The horrors of slavery and the attack of a mudslide on Burton and Speke's camp make the latter portion of the tale most memorable. The Indian section's standout part comes with how it shows Burton infiltrating himself within plotters as a merchant; similarly, the Meccan pilgrimage features the novel's single most philosophical vignette. It comes out of Burton's unease after he circles the Kaaba in Mecca: "If every person were closer to you, who would you care for, who would you suffer with? Man's heart is a receptacle of finite capacity, whereas the divine is an infinite principle." (273)

I give Burton's encounter later on the hajj, at the stoning of Satan at the pillars in the Valley of Mina, here as a taste of the flavor of this satisfying book's highlight. The pilgrims, after throwing their seven pebbles at the stones symbolizing the Evil One, shove and try to get out of the way of the other pilgrims who must throw their pebbles at the stones-- and who hit the crowds ahead of them, nearer the stones.
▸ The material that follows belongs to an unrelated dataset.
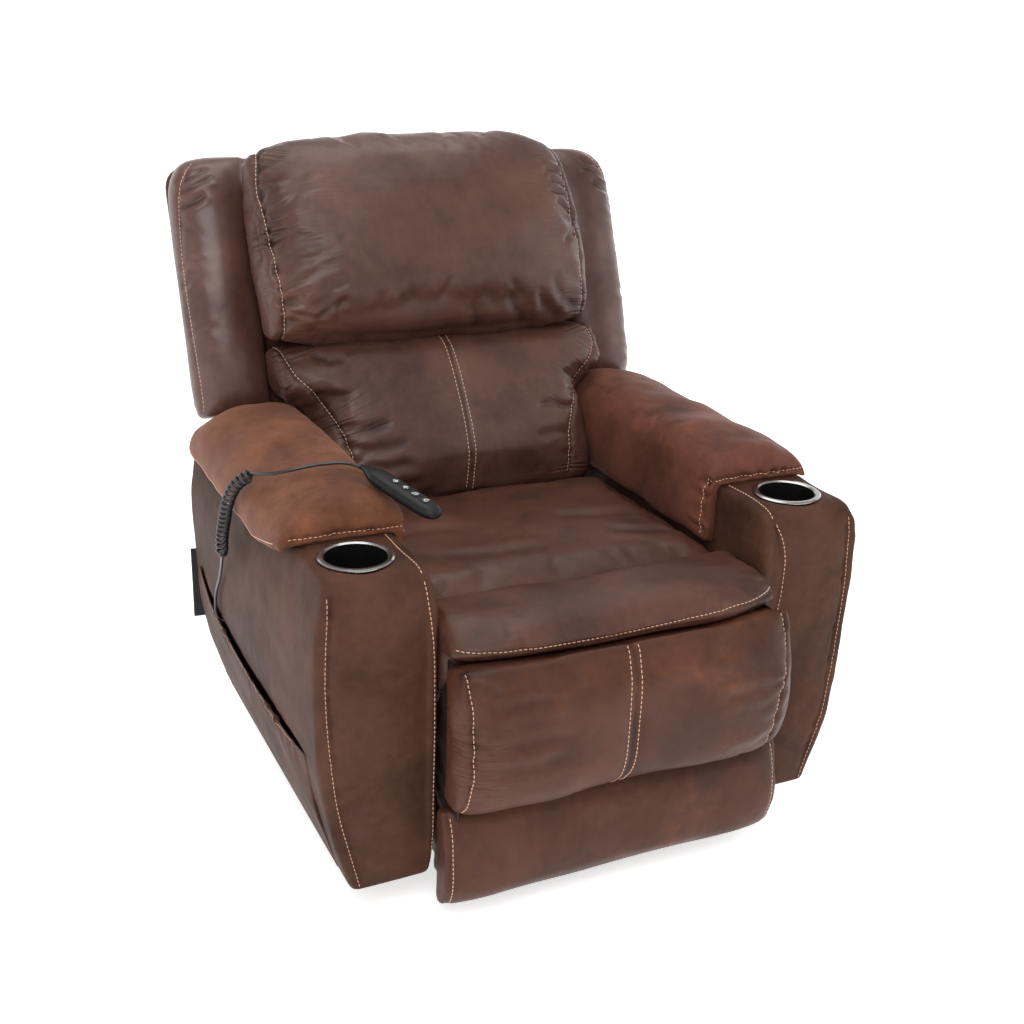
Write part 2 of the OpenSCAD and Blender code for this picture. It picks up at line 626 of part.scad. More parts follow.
// Outer side panels, from the facing back to the rear edge
module side_cut() intersection() {
    plate(300, 200) arm_profile(facing_t + seat_gap);
    children();
}
panel_t = 20;
module arm_side_right() color(hide) in_place() side_cut() run_y(-1, arm_len) skin_section(0, panel_t);
// Storage pocket over the lower part of the left arm's side
pocket_mouth = open_curve([[60, 270], [128, 267], [318, 256], [476, 263], [601, 283], [690, 322]], 4);
module below_mouth(d, drop = 0) polygon(concat([[pocket_mouth[0][0] + d, arm_low + d]], [for (p = pocket_mouth)
    [max(pocket_mouth[0][0] + d, min(p[0], pocket_mouth[len(pocket_mouth) - 1][0] - d)), p[1] - drop]],
    [[pocket_mouth[len(pocket_mouth) - 1][0] - d, arm_low + d]]));
pocket_hem = 14;
mouth_drop = 14;
module arm_side_left() color(hide) in_place() mirror([1, 0, 0]) difference() {
    side_cut() run_y(-1, arm_len) skin_section(0, panel_t);
    intersection() {
        plate(300, 200) difference() {
            below_mouth(0);
        }
        run_y(-1, arm_len) skin_section(-5, pocket_t + seat_gap);
    }
    intersection() {
        plate(300, 200) below_mouth(pocket_hem);
        run_y(-1, arm_len) skin_section(0, pocket_t + pocket_gap);
    }
}
module side_pocket() color(hide) in_place() mirror([1, 0, 0]) intersection() {
    plate(300, 200) below_mouth(seat_gap, mouth_drop);
    run_y(-1, arm_len) skin_section(0, pocket_t);
}
module cup_wells() color([0.03, 0.03, 0.03]) in_place() both_sides() translate([cup_x, cup_y, arm_top - cup_depth]) difference() {
    cylinder(h = cup_depth - seat_gap, r = cup_r + cup_wall);
    translate([0, 0, cup_wall]) cylinder(h = cup_depth, r = cup_r);
}
ring_t = 3;
module cup_rings() color([0.75, 0.75, 0.76]) in_place() both_sides() translate([cup_x, cup_y, arm_top + seat_gap])
    rotate_extrude($fn = 72) polygon([[cup_r, 0], [ring_r, 0], [ring_r, 1], [ring_r - 2.5, ring_t], [cup_r + 3, ring_t], [cup_r, 1]]);
// Flaps hanging at the rear edges of the arms
module rear_flaps() color([0.05, 0.05, 0.05]) in_place() both_sides()
    translate([330, facing_back + seat_gap, 190]) cube([110, 4, 140]);

// ---- Soft parts of the seat ----
seat_points = [[500, seat_low], [500, 400], [492, 446], [440, 462], [300, 468], [170, 469], [118, 460],
    [112.6, 430], [112.6, seat_low], [300, seat_low]];
function flat_low(p, z) = [for (q = p) [q[0], max(q[1], z)]];
module seat_cushion() color(hide) in_place()
    cushion([for (q = flat_low(closed_curve(seat_points, 3), seat_low)) [max(q[0], 112.6), q[1]]],
        seat_half, [300, seat_low], 0.9);
roll_points = [[112, 440], [108, 466], [60, 480], [0, 480], [-45, 470], [-68, 456], [-56, 445], [-20, 440],
    [-12, 400], [10, 354], [60, seat_low], [112, seat_low]];
module seat_front_roll() color(hide) in_place()
    cushion([for (q = flat_low(closed_curve(roll_points, 2), seat_low)) [min(q[0], 112), q[1]]],
        roll_half, [112, seat_low + 70], 0.82);

// ---- Arm pads, draped over the arms with their edges hanging inside and outside ----
// Upper face and underside of a pad, [distance from the middle, height], inner edge first
pad_upper = [[269, 474], [259, 515], [260, 555], [267, 588], [285, 611], [335, 628], [385, 624], [428, 604],
    [451, 589], [457, 566], [451, 545]];
pad_under = [[281.4, 476], [281.4, 505], [281.4, 535], [281.4, 562.5], [300, 562.5], [340, 562.5], [385, 562.5],
    [428, 562.5], [437.5, 562.5], [441, 556], [445, 546]];
// Stations along the arm, [depth, share of the full thickness]
pad_stations = [[147, 0.4], [152, 0.72], [168, 0.92], [200, 1], [300, 1], [420, 0.98], [540, 1], [610, 1], [645, 0.9],
    [672, 0.55], [690, 0.3], [700, 0.15]];
module arm_pad() {
    upper = open_curve(pad_upper, 2);
    under = open_curve(pad_under, 2);
    n = len(upper);
    loft_sheet([for (s = pad_stations) concat([for (i = [0:n - 1]) let (q = under[i] + (upper[i] - under[i]) * s[1]) [q[0], s[0], q[1]]],
        [for (i = [n - 1:-1:0]) [under[i][0], s[0], under[i][1]]])]);
}
module arm_pad_right() color(hide) in_place() arm_pad();
module arm_pad_left() color(hide) in_place() mirror([1, 0, 0]) arm_pad();

// ---- Back ----
post_x = 215;
post_w = 29;
post_t = 22;
module back_posts() color(wood) in_place() both_sides() in_back()
    translate([post_x, 12, 20]) cube([post_w - seat_gap, post_t, 640]);
module back_rails() color(wood) in_place() in_back() for (v = [60, 330, 628])
    translate([-post_x + seat_gap, 12, v]) cube([2 * (post_x - seat_gap), post_t, 32]);
// Plates beside the posts that carry the hinge, a cross tube and the fork of the actuator's rod
back_tube_at = back_at(40, -40);
back_tube_r = 13;
module back_hinge_plates() color(zinc) in_place() {
    both_sides() plate(drive_x, leg_link_t) difference() {
        union() {
            bar2d(hinge_at, back_tube_at, 17);
            bar2d(hinge_at, back_at(24, 30), 17);
            bar2d(back_at(24, 30), back_at(24, 170), 11);
        }
        holes2d([hinge_at], lift_pin_r + pin_clear);
    }
    pin(back_tube_at, -drive_x - 1, 2 * drive_x + 2, back_tube_r);
    fork(recline_x) difference() {
        bar2d(back_tube_at, recline_pin_at + unit(recline_pin_at - hinge_at) * back_slot[1], back_tube_r);
        bar2d(recline_pin_at + unit(recline_pin_at - hinge_at) * back_slot[0],
            recline_pin_at + unit(recline_pin_at - hinge_at) * back_slot[1], rod_pin_r + 1.8);
    }
}
cushion_back = 11.7;
lumbar_points = [[11.7, 200], [11.7, 335], [-5, 354], [-42, 352], [-74, 326], [-107, 263], [-136, 200],
    [-147, 130], [-146, 80], [-122, 40], [-60, 34], [11.7, 62]];
function lumbar_width(v) = lumbar_half + (pillow_half - lumbar_half) * max(0, min(1, (v - 246) / 30));
function flat_front(p, u) = [for (q = p) [min(q[0], u), q[1]]];
lumbar_profile = flat_front(closed_curve(lumbar_points, 2), cushion_back);
module lumbar_cushion() color(hide) in_place() in_back()
    cushion(lumbar_profile, [for (p = lumbar_profile) lumbar_width(p[1])], [cushion_back, 200], 0.86, tip = lumbar_half);
pillow_points = [[11.7, 510], [11.7, 660], [-20, 696], [-72, 712], [-118, 682], [-157, 610], [-178, 520],
    [-178, 430], [-172, 385], [-146, 356], [-80, 362], [0, 369], [11.7, 385]];
module head_pillow() color(hide) in_place() in_back()
    cushion(flat_front(closed_curve(pillow_points, 2), cushion_back), pillow_half, [cushion_back, 520], 0.6, 14);
// Wings beside the back, seen along the back: [distance from the middle, u]
wing_in = post_x + post_w + seat_gap;
wing_section = [[wing_in, 13], [302, 12], [309, -4], [336, -20], [370, -27], [408, -16], [434, 10], [back_half, 36], [434, 58], [400, 61], [wing_in, 61]];
// Stations up the back, [v, shrink towards the rear, outward reach]
wing_stations = [[250, 0.5, 0.9], [258, 0.72, 0.97], [290, 0.88, 1], [360, 1, 1], [480, 1, 1], [590, 0.97, 0.995], [650, 0.85, 0.97],
    [682, 0.66, 0.88], [697, 0.4, 0.74]];
module back_wings() color(hide) in_place() both_sides() in_back() loft([for (s = wing_stations)
    [for (q = open_curve(wing_section, 2)) [wing_in + (q[0] - wing_in) * s[2], 61 + (q[1] - 61) * s[1], s[0]]]]);
panel_u = 61.4;
module back_panel() color(hide) in_place() in_back() translate([0, back_depth, 0]) rotate([90, 0, 0])
    linear_extrude(back_depth - panel_u) {
        translate([-240, 20]) square([480, 240]);
        difference() {
            translate([-back_half + 6, 250]) square([2 * back_half - 12, 440]);
            for (s = [-1, 1]) translate([s * (back_half - 46), 650]) difference() {
                translate([s > 0 ? 0 : -41, 0]) square([41, 41]);
                circle(40);
            }
        }
    }

// ---- Control box between the mechanism's cross tubes ----
box_w = 80;
box_h = 38;
box_wall = 3;
module control_box() color([0.06, 0.06, 0.06]) in_place() {
    y = mech_tubes[0][0] + mech_w + seat_gap;
    len = mech_tubes[1][0] - seat_gap - y;
    difference() {
        translate([-box_w / 2, y, mech_tubes[0][1] - 16]) cube([box_w, len, box_h]);
        translate([-box_w / 2 + box_wall, y + box_wall, mech_tubes[0][1] - 17])
            cube([box_w - 2 * box_wall, len - 2 * box_wall, box_h - box_wall + 1]);
    }
}

// ---- Handset ----
handset_at = [-297, 212, 635];
handset_turn = [-11.5, 0, -157.3];
module in_handset() translate(handset_at) rotate(handset_turn) children();
handset_r = 14;
boot_len = 22;
module rounded2d(a, b, r) difference() {
    translate([-a / 2, 0]) square([a, b]);
    for (i = [-1, 1], j = [0, 1]) translate([i * (a / 2 - r), j ? b - r : r]) difference() {
        translate([i > 0 ? 0 : -r - 1, j ? 0 : -r - 1]) square([r + 1, r + 1]);
        circle(r);
    }
}
function button_y(i) = 52 + i * button_pitch;
button_clear = 0.3;
well_depth = 4;
plunger_r = 1.5;
module handset_shell() color([0.04, 0.04, 0.04]) in_place() in_handset() {
    difference() {
        intersection() {
            translate([0, 0, -handset_t / 2]) linear_extrude(handset_t) rounded2d(handset_w, handset_len - 14, handset_r);
            rotate([90, 0, 90]) translate([0, 0, -handset_w]) linear_extrude(2 * handset_w)
                translate([(handset_len - 14) / 2, -handset_t / 2]) rounded2d(handset_len - 14, handset_t, 7);
        }
        for (i = [0:3]) translate([0, button_y(i), handset_t / 2 - well_depth])
            union() {
                cylinder(h = well_depth + 1, r = button_r + button_clear);
                translate([0, 0, -button_travel]) cylinder(h = button_travel + 1, r = plunger_r + button_clear);
            }
    }
    translate([0, 2, 0]) rotate([90, 0, 0]) cylinder(h = boot_len + 2, r1 = 6.5, r2 = cord_r + 1.2);
}
module button(i) color([0.2, 0.2, 0.2]) in_place() in_handset() translate([0, button_y(i), handset_t / 2 - well_depth + button_travel + seat_gap]) {
    cylinder(h = well_depth - 0.3, r = button_r);
    translate([0, 0, -button_travel]) cylinder(h = button_travel + 1, r = plunger_r);
}
module handset_button_1() button(0);
module handset_button_2() button(1);
module handset_button_3() button(2);
module handset_button_4() button(3);

// ---- Handset cord: smooth over the pad, curled down the arm, then into the pocket ----
cord_start = [[-306, 234, 637], [-314, 246, 639], [-330, 256, 640], [-350, 262, 639], [-374, 266, 637], [-400, 272, 632],
    [-424, 286, 625]];
coil_line = [[-450, 322, 614], [-468, 345, 590], [-476, 368, 555], [-476, 394, 516], [-476, 414, 480], [-474, 428, 442]];
cord_end = [[-468, 462, 412], [-463, 500, 372], [-461.5, 536, 332], [-460.5, 552, 302], [-460, 555, 286], [-458.5, 553, 277],
    [-454, 550, 269], [-447, 547, 267], [-442, 541, 262], [-440.5, 530, 254], [-440.3, 517, 247], [-440, 509, 243.5], [-438, 505.5, 242],
    [-434.2, 505, 242]];
curl_rings = 8;
coil_path = open_curve(coil_line, 8);
coil_t = tangents(coil_path);
coil_f = frames(coil_t, 0, [0.5, 0.5, 0.7]);
coil_steps = curl_count * curl_rings;
// Point of the curls at share t, on a circle that opens and closes at both ends
function curl(t, a, grow) = let (m = t * (len(coil_path) - 1), i = min(floor(m), len(coil_path) - 2), k = m - i,
    c = coil_path[i] * (1 - k) + coil_path[i + 1] * k, f = unit(coil_f[i] * (1 - k) + coil_f[i + 1] * k),
    g = cross(coil_t[i], f)) c + curl_r * grow * (f * cos(a) + g * sin(a));
coil_points = [for (i = [0:coil_steps]) curl(i / coil_steps, 360 * i / curl_rings, min(1, 0.12 + i / 9, 0.12 + (coil_steps - i) / 9))];
cord_path = concat(cord_start, coil_points, cord_end);
module handset_cord() color([0.04, 0.04, 0.05]) in_place() swept(cord_path, cord_r, 6);
// Least gap between one curl and the rest of the curls
echo(least_curl_gap = min([for (i = [0:coil_steps - 6], j = [i + 6:min(coil_steps, i + 20)])
    norm(coil_points[i] - coil_points[j])]) - 2 * cord_r);

base_side_rails();
base_cross_tubes();
base_glides();
base_link_brackets();
lift_rear_links();
lift_torque_tube();
lift_front_links();
lift_motor();
lift_rod();
lift_frame_rails();
lift_frame_cross_tubes();
lift_frame_brackets();
mechanism_plates();
mechanism_cross_tubes();
mechanism_bolts();
recline_motor();
recline_rod();
legrest_motor();
legrest_rod();
legrest_torque_tube();
legrest_drive_links();
legrest_long_links();
legrest_parallel_links();
legrest_guide_links();
legrest_brackets();
legrest_board();
legrest_pad();
control_box();
kick_straps();
kick_board();
kick_pad();
seat_side_rails();
seat_cross_rails();
seat_springs();
seat_cushion();
seat_front_roll();
arm_frames();
arm_inner_panels();
arm_facings();
arm_side_left();
arm_side_right();
side_pocket();
arm_pad_left();
arm_pad_right();
cup_wells();
cup_rings();
rear_flaps();
back_posts();
back_rails();
back_hinge_plates();
lumbar_cushion();
head_pillow();
back_wings();
back_panel();
handset_shell();
handset_button_1();
handset_button_2();
handset_button_3();
handset_button_4();
handset_cord();
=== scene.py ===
"""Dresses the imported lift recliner: padded leather covers with stitched seams, cord, handset, metal and wood.

Lengths are written in millimetres in the side view's frame, whose y starts at the arms' front faces, and
place() turns them into metres in the row frame.
"""

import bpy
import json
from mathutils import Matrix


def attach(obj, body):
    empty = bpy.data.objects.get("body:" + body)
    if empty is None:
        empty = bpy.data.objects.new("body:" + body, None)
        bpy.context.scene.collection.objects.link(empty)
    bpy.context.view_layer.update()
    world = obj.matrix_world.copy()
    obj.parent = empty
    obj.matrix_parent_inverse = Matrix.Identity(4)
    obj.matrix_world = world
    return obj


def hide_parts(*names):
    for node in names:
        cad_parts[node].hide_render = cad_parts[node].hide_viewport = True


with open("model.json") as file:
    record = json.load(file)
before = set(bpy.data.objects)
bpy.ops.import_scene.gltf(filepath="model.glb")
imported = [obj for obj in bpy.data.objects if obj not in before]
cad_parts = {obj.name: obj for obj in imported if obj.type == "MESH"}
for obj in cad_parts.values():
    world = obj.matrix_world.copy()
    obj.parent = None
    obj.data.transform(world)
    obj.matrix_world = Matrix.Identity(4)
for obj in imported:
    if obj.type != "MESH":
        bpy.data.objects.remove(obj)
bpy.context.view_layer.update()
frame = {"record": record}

import json
import math

import bpy
import numpy as np
from mathutils import Matrix, Vector
from mathutils.bvhtree import BVHTree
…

Burton finds that this ritual's "an exercise in the all too human. Everyone approached the devil within; the pilgrims' hearts were turned to stone again, and so there was no mistake the pebbles should hit the pilgrims. Quite the opposite: in their fellow men they hit the Devil, not the column he had put there as a distraction." (292)

Burton realizes that after their perpetual motion of devotion at the Kaaba, he's entered the pilgrims' swirl at Mina of unceasing violence. Here, "at the heart of Islam," he recalls the words of his Hindu mentor: "as long as we see our fellow men simply as other people, we will never stop hurting them. Seen from this perspective, the Devil was in the differences people created between each other. A jet of saliva landing on his face confirmed the thought." (Posted to Amazon US 5-30-09.)